■ WRITTEN INSTRUCTION: Each line containing the word "caption" must be collected.

(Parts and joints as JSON)
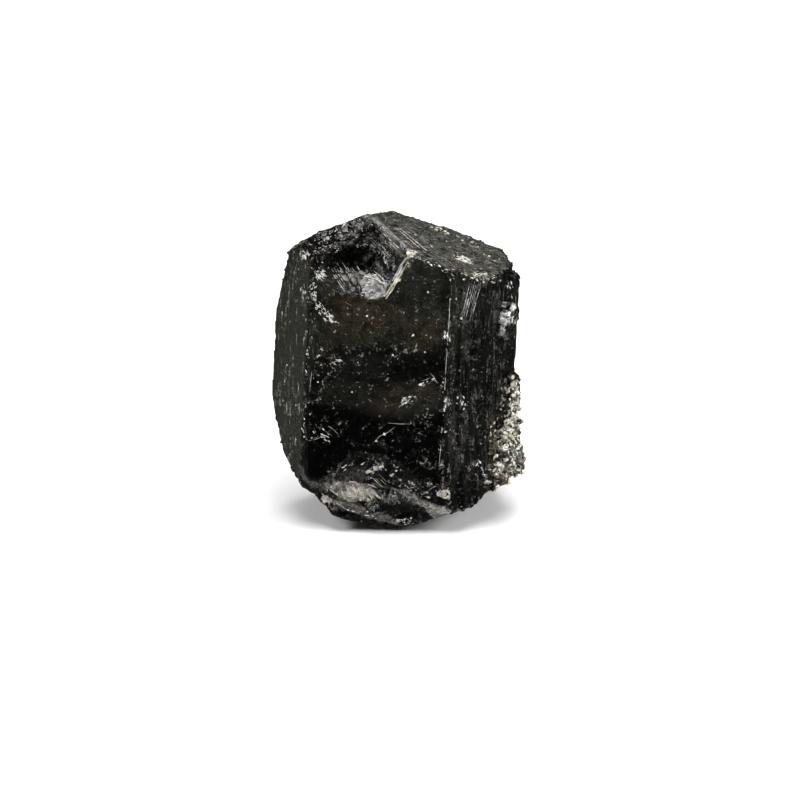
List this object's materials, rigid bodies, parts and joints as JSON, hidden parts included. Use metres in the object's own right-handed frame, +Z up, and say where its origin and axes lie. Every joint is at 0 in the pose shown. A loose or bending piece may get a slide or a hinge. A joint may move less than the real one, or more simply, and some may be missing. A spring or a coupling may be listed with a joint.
{
  "type": "tourmaline crystal",
  "caption": "Black tourmaline crystal, a striated prism with a sloping termination and a broken base, with pale mica and feldspar grown on one side.",
  "frame": {"origin": "a point on the flat patch of the broken base that the crystal stands on, under the middle of the prism", "axes": "+Z up, along the prism to within a few degrees; +X to the right of the broad front face; +Y from the front face towards the back"},
  "size_m": [0.032, 0.025, 0.0376],
  "materials": {
    "black_tourmaline": "glassy to satin, striated",
    "mica_feldspar": "grainy with shiny flakes",
    "pale_mica": "pearly flakes"
  },
  "bodies": {
    "root": {"tourmaline_crystal": "black_tourmaline", "mica_feldspar_matrix": "mica_feldspar", "mica_patch": "pale_mica"}
  },
  "joints": []
}
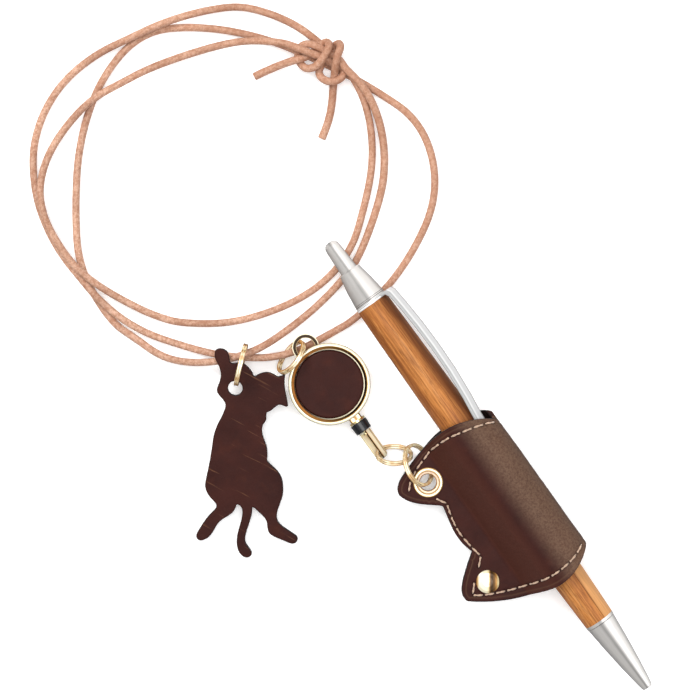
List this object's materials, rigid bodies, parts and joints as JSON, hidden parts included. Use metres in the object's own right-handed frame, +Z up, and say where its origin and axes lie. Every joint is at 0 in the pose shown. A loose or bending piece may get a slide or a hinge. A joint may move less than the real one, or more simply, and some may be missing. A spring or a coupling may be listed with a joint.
{
  "type": "neck strap with reel and pen sleeve",
  "caption": "Round leather neck strap tied with sliding knots, carrying a cat charm, a small retractable reel and a folded stitched leather sleeve that holds a wooden click pen.",
  "frame": {"origin": "centre of the reel's flat back, on the surface that everything lies on", "axes": "+Z up from the surface, +Y along the pen towards its push button, +X from the reel towards the pen"},
  "size_m": [0.1151, 0.2263, 0.015],
  "materials": {
    "tan_cord_leather": "natural vegetable tan, smooth",
    "dark_leather": "dark brown, satin",
    "beige_thread": "waxed",
    "gold_metal": "polished pale gold plating",
    "black_plastic": "gloss",
    "black_line": "braided",
    "white_plastic": "moulded",
    "spring_steel": "bright",
    "satin_metal": "satin",
    "polished_metal": "polished",
    "barrel_wood": "lacquered",
    "brass_tube": "turned",
    "refill_plastic": "extruded"
  },
  "bodies": {
    "neck_cord": {"neck_cord": "tan_cord_leather", "tail_left": "tan_cord_leather", "tail_right": "tan_cord_leather", "knot_left": "tan_cord_leather", "knot_right": "tan_cord_leather"},
    "charm_ring": {"charm_ring": "gold_metal"},
    "charm": {"cat_charm": "dark_leather", "charm_backing": "dark_leather"},
    "cord_ring": {"cord_ring": "gold_metal"},
    "reel": {"reel_case": "gold_metal", "reel_bezel": "gold_metal", "lug_ring": "gold_metal", "inlay_tray": "gold_metal", "leather_inlay": "dark_leather", "spring_cover": "white_plastic", "reel_axle": "spring_steel", "power_spring": "spring_steel", "outlet_nozzle": "gold_metal", "nozzle_washer": "gold_metal"},
    "drum": {"line_drum": "white_plastic", "line_winding": "black_line"},
    "line_end": {"pull_line": "black_line", "line_stopper": "black_plastic", "swivel_pin": "gold_metal"},
    "swivel": {"swivel_strap": "gold_metal"},
    "pull_ring": {"pull_ring": "gold_metal"},
    "eyelet_ring": {"eyelet_ring": "gold_metal"},
    "sleeve": {"sleeve_leather": "dark_leather", "sleeve_lining": "dark_leather", "sleeve_stitching": "beige_thread", "eyelet_front": "gold_metal", "eyelet_back": "gold_metal", "rivet_cap": "gold_metal", "rivet_post": "gold_metal"},
    "pen": {"upper_cone": "satin_metal", "pen_clip": "polished_metal", "pen_barrel": "barrel_wood", "barrel_liner": "brass_tube", "nose_cone": "polished_metal", "refill_spring": "spring_steel"},
    "plunger": {"pen_plunger": "polished_metal", "push_rod": "white_plastic"},
    "refill": {"refill_tube": "refill_plastic", "refill_tip": "brass_tube"}
  },
  "joints": [
    {"name": "charm_ring_turn", "type": "hinge", "parent": "neck_cord", "child": "charm_ring", "pos_m": [-0.0152, 0.0199, 0.0044], "axis": [0.953, -0.303, 0], "range_deg": [0, 80]},
    {"name": "charm_swing", "type": "hinge", "parent": "charm_ring", "child": "charm", "pos_m": [-0.02115, 0.01395, 0.0061], "axis": [0, 0, 1], "range_deg": [-10, 0]},
    {"name": "cord_ring_turn", "type": "hinge", "parent": "neck_cord", "child": "cord_ring", "pos_m": [-0.0048, 0.0134, 0.0027], "axis": [0.9352, -0.3541, 0], "range_deg": [-4, 0]},
    {"name": "reel_swing", "type": "hinge", "parent": "cord_ring", "child": "reel", "pos_m": [0.0006, 0.0118, 0.0049], "axis": [0, 0, 1], "range_deg": [-1, 6]},
    {"name": "line_pull", "type": "slide", "parent": "reel", "child": "line_end", "axis": [0, -1, 0], "range_m": [0, 0.45], "stiffness_N_per_m": 2, "springref_m": -0.2},
    {"name": "drum_spin", "type": "hinge", "parent": "reel", "child": "drum", "pos_m": [0, 0, 0.0025], "axis": [0, 0, 1], "range_deg": [0, 3401]},
    {"name": "strap_swivel", "type": "hinge", "parent": "line_end", "child": "swivel", "pos_m": [0.0003, -0.02, 0.0032], "axis": [0, -1, 0], "range_deg": [0, 120]},
    {"name": "pull_ring_turn", "type": "hinge", "parent": "swivel", "child": "pull_ring", "pos_m": [0.0003, -0.0234, 0.0032], "axis": [0.7071, 0, 0.7071], "range_deg": [0, 30]},
    {"name": "eyelet_ring_turn", "type": "hinge", "parent": "pull_ring", "child": "eyelet_ring", "pos_m": [0.00684, -0.0284, 0.0048], "axis": [0, 0, 1], "range_deg": [-30, 6]},
    {"name": "sleeve_turn", "type": "hinge", "parent": "eyelet_ring", "child": "sleeve", "pos_m": [0.0062, -0.037, 0.0046], "axis": [0.2201, 0.9755, 0], "range_deg": [-30, 0]},
    {"name": "pen_slide", "type": "slide", "parent": "sleeve", "child": "pen", "axis": [0, 1, 0], "range_m": [0, 0.075]},
    {"name": "plunger_press", "type": "slide", "parent": "pen", "child": "plunger", "axis": [0, -1, 0], "range_m": [0, 0.004], "stiffness_N_per_m": 600, "springref_m": -0.003},
    {"name": "refill_slide", "type": "slide", "parent": "pen", "child": "refill", "axis": [0, -1, 0], "range_m": [0, 0.0041], "deforming": ["refill_spring"]}
  ],
  "couplings": [
    {"joint": "drum_spin", "follows": "line_pull", "rad_per_m": 131.58},
    {"joint": "refill_slide", "follows": "plunger_press", "ratio": 1}
  ]
}
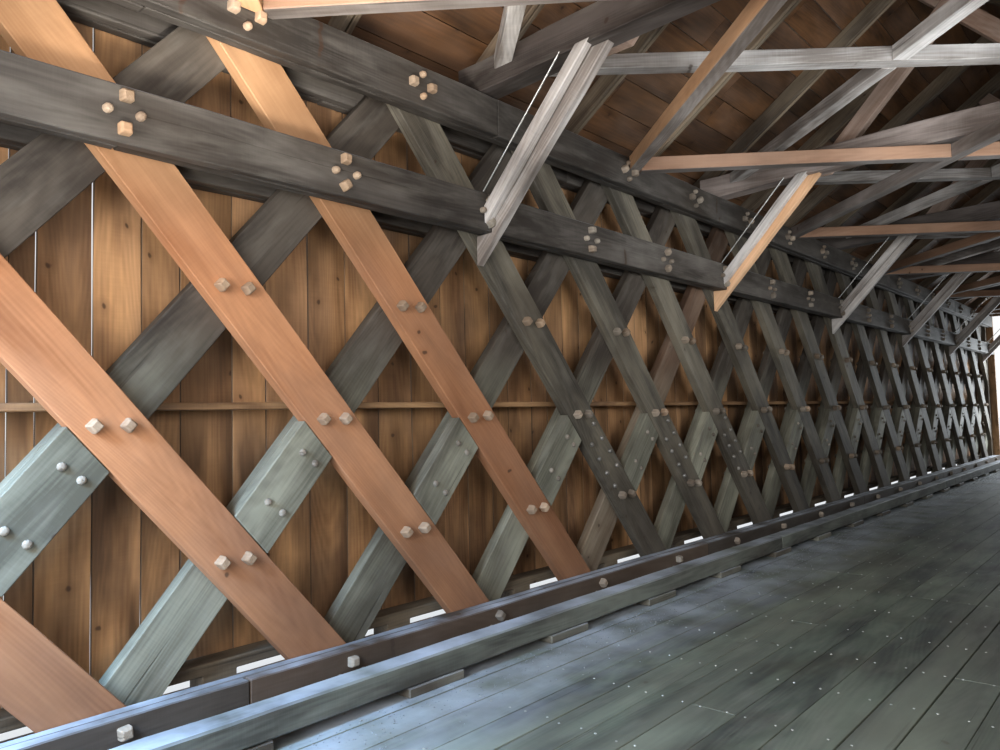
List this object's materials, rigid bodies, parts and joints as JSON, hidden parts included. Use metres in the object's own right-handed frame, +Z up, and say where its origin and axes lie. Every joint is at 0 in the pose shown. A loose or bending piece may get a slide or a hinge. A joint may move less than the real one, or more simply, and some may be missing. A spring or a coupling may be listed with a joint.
{
  "type": "lattice truss covered bridge",
  "caption": "Roofed timber road bridge carried by plank lattice side trusses with pegged crossings, knee-braced tie beams, boarded sides, plank deck and bank abutments",
  "frame": {"origin": "Centre of the footprint, on the plane that both abutments stand on", "axes": "+X along the roadway towards the end that is far in the picture, +Y across it towards the truss that is on the left in the picture, +Z up"},
  "size_m": [24.504, 6.02, 8.4782],
  "materials": {
    "abutment_stone": "matte",
    "weathered_timber": "matte",
    "inner_plank_timber": "matte",
    "outer_plank_timber": "matte",
    "chord_timber": "matte",
    "floor_timber": "matte",
    "guard_timber": "matte",
    "tie_timber": "matte",
    "new_timber": "matte",
    "roof_timber": "matte",
    "roof_covering": "matte",
    "siding_timber": "matte",
    "rod_steel": "satin"
  },
  "bodies": {
    "root": {"near_abutment": "abutment_stone", "far_abutment": "abutment_stone", "bed_timbers": "weathered_timber", "left_bottom_chords": "chord_timber", "right_bottom_chords": "chord_timber", "left_lower_secondary_chords": "chord_timber", "right_lower_secondary_chords": "chord_timber", "left_upper_secondary_chords": "chord_timber", "right_upper_secondary_chords": "chord_timber", "left_top_chords": "chord_timber", "right_top_chords": "chord_timber", "left_lattice_inner": "inner_plank_timber", "right_lattice_inner": "inner_plank_timber", "left_lattice_outer": "outer_plank_timber", "right_lattice_outer": "outer_plank_timber", "lattice_packings": "outer_plank_timber", "end_posts": "weathered_timber", "floor_beams": "weathered_timber", "floor_stringers": "weathered_timber", "floor_sleepers": "weathered_timber", "deck": "floor_timber", "wheel_guards": "guard_timber", "guard_blocks": "guard_timber", "tie_beams": "tie_timber", "left_knee_braces": "tie_timber", "right_knee_braces": "tie_timber", "brace_rods": "rod_steel", "old_overhead_bracing": "weathered_timber", "new_overhead_bracing": "new_timber", "roof_plates": "weathered_timber", "left_scissor_braces": "new_timber", "right_scissor_braces": "new_timber", "left_rafters": "roof_timber", "right_rafters": "roof_timber", "left_roof_boards": "roof_timber", "right_roof_boards": "roof_timber", "left_roof_covering": "roof_covering", "right_roof_covering": "roof_covering", "left_siding": "siding_timber", "right_siding": "siding_timber", "siding_rails": "weathered_timber", "skirts": "siding_timber", "near_gable": "siding_timber", "far_gable": "siding_timber", "portal_cheeks": "siding_timber"}
  },
  "joints": []
}
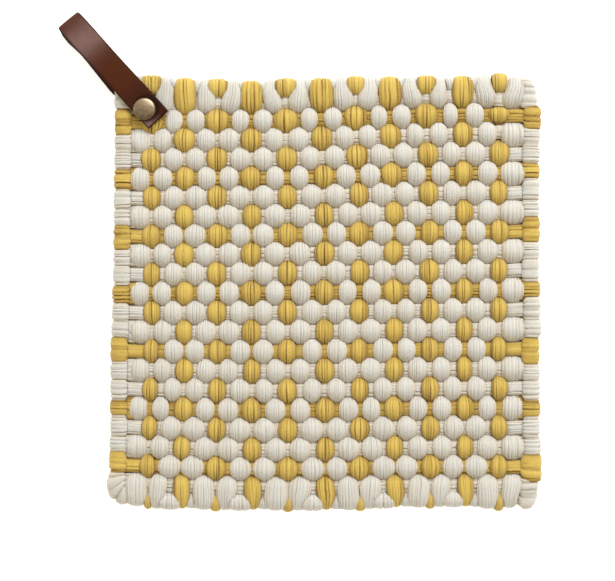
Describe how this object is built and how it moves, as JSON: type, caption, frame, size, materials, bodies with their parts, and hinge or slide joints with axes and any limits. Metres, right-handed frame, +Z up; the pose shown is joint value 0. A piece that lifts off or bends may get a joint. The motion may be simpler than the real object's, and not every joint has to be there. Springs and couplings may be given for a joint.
{
  "type": "pot holder",
  "caption": "Square pot holder of thick, chunky woven cotton with rounded edges and a riveted leather hanging loop at one corner.",
  "frame": {"origin": "middle of the pad's underside, on the flat of the back bead there", "axes": "+Z up out of the pad's face, +X to the right and +Y towards the edge with the leather loop, seen from above; the pad lies on z = 0"},
  "size_m": [0.2288, 0.2351, 0.0143],
  "materials": {
    "cotton_natural": "matte, thick soft cotton strands in off-white",
    "cotton_mustard": "matte, thick soft cotton strands in mustard yellow",
    "leather_brown": "smooth, waxed, satin",
    "brass_aged": "aged, satin, darker in the recesses"
  },
  "bodies": {
    "root": {"woven_pad": "cotton_natural", "leather_loop": "leather_brown", "rivet_cap": "brass_aged", "rivet_post": "brass_aged"}
  },
  "joints": []
}
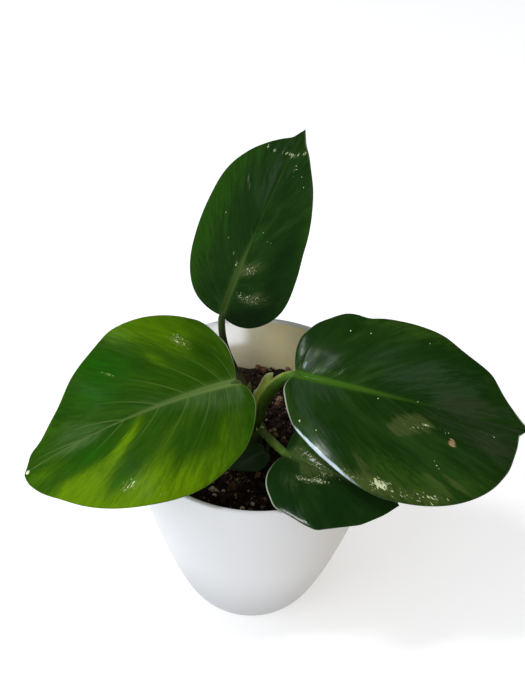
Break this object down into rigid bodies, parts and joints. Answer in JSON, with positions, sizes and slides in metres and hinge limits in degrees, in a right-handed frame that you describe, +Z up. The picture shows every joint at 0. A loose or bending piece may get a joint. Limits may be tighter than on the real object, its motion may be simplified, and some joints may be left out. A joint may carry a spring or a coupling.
{
  "type": "potted philodendron",
  "caption": "Young house plant with broad heart-shaped leaves on slender stalks, growing in soil in a plain tapered white pot that stands on its flat base.",
  "frame": {"origin": "centre of the pot's flat base, where it stands", "axes": "+Z up along the pot's axis; the view of the picture is from -Y, with +X to its right"},
  "size_m": [0.2232, 0.1842, 0.217],
  "materials": {
    "pot_white": "smooth satin white plastic",
    "soil": "moist dark peat with crumbs",
    "grit": "matt pale mineral grains",
    "stem": "smooth green bark",
    "stalk": "smooth green, slightly glossy",
    "sheath": "thin, pale yellow-green",
    "leaf_top": "waxy dark green leaf",
    "leaf_left": "waxy mid green leaf with yellow-green streaks",
    "leaf_right": "glossy dark green leaf",
    "leaf_low": "glossy very dark green leaf",
    "leaf_small": "waxy very dark green leaf"
  },
  "bodies": {
    "root": {"pot": "pot_white", "soil": "soil", "stem": "stem", "blade_top": "leaf_top", "stalk_top": "stalk", "blade_left": "leaf_left", "stalk_left": "stalk", "blade_right": "leaf_right", "stalk_right": "stalk", "blade_low": "leaf_low", "stalk_low": "stalk", "blade_small": "leaf_small", "stalk_small": "stalk"}
  },
  "joints": []
}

■ EXPECTED OUTPUT:
  "caption": "Black tourmaline crystal, a striated prism with a sloping termination and a broken base, with pale mica and feldspar grown on one side.",
  "caption": "Round leather neck strap tied with sliding knots, carrying a cat charm, a small retractable reel and a folded stitched leather sleeve that holds a wooden click pen.",
  "caption": "Roofed timber road bridge carried by plank lattice side trusses with pegged crossings, knee-braced tie beams, boarded sides, plank deck and bank abutments",
Describe how this object is built and how it moves, as JSON: type, caption, frame, size, materials, bodies with their parts, and hinge or slide joints with axes and any limits. Metres, right-handed frame, +Z up; the pose shown is joint value 0. A piece that lifts off or bends may get a joint. The motion may be simpler than the real object's, and not every joint has to be there. Springs and couplings may be given for a joint.
  "caption": "Square pot holder of thick, chunky woven cotton with rounded edges and a riveted leather hanging loop at one corner.",
  "caption": "Young house plant with broad heart-shaped leaves on slender stalks, growing in soil in a plain tapered white pot that stands on its flat base.",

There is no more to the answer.